To do:
Give the material again in full, matching it exactly.

Information provided:
---

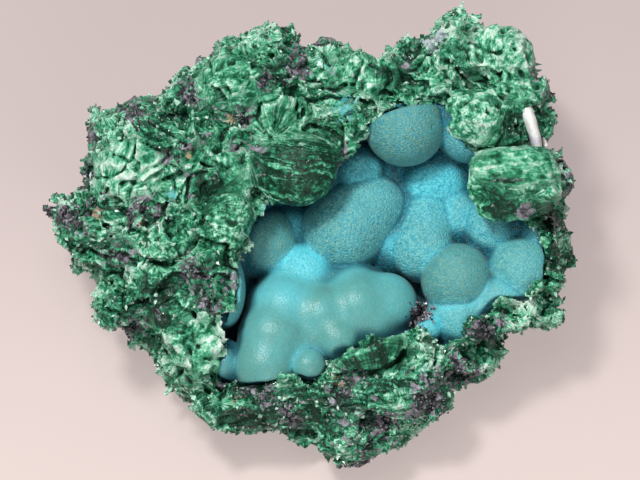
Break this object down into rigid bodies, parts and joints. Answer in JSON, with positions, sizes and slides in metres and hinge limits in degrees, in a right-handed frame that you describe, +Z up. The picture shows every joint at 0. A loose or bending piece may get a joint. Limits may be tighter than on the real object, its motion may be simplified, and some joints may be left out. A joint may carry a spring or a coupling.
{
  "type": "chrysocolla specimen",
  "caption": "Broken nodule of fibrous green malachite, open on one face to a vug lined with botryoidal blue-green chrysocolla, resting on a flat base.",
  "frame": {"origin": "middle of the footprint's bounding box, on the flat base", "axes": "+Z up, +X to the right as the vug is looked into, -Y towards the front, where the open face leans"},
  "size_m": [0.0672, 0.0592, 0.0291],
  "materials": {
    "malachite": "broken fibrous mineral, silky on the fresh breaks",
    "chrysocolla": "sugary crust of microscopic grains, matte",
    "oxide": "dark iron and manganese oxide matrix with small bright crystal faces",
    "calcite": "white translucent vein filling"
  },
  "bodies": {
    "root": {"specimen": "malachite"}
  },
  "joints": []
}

---

Written solution:
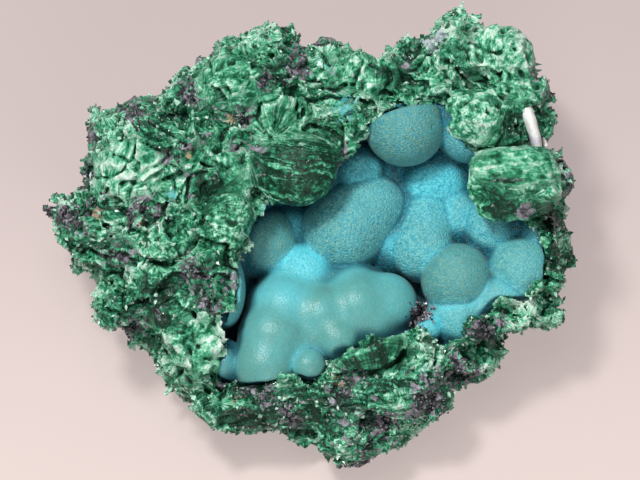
Break this object down into rigid bodies, parts and joints. Answer in JSON, with positions, sizes and slides in metres and hinge limits in degrees, in a right-handed frame that you describe, +Z up. The picture shows every joint at 0. A loose or bending piece may get a joint. Limits may be tighter than on the real object, its motion may be simplified, and some joints may be left out. A joint may carry a spring or a coupling.
{
  "type": "chrysocolla specimen",
  "caption": "Broken nodule of fibrous green malachite, open on one face to a vug lined with botryoidal blue-green chrysocolla, resting on a flat base.",
  "frame": {"origin": "middle of the footprint's bounding box, on the flat base", "axes": "+Z up, +X to the right as the vug is looked into, -Y towards the front, where the open face leans"},
  "size_m": [0.0672, 0.0592, 0.0291],
  "materials": {
    "malachite": "broken fibrous mineral, silky on the fresh breaks",
    "chrysocolla": "sugary crust of microscopic grains, matte",
    "oxide": "dark iron and manganese oxide matrix with small bright crystal faces",
    "calcite": "white translucent vein filling"
  },
  "bodies": {
    "root": {"specimen": "malachite"}
  },
  "joints": []
}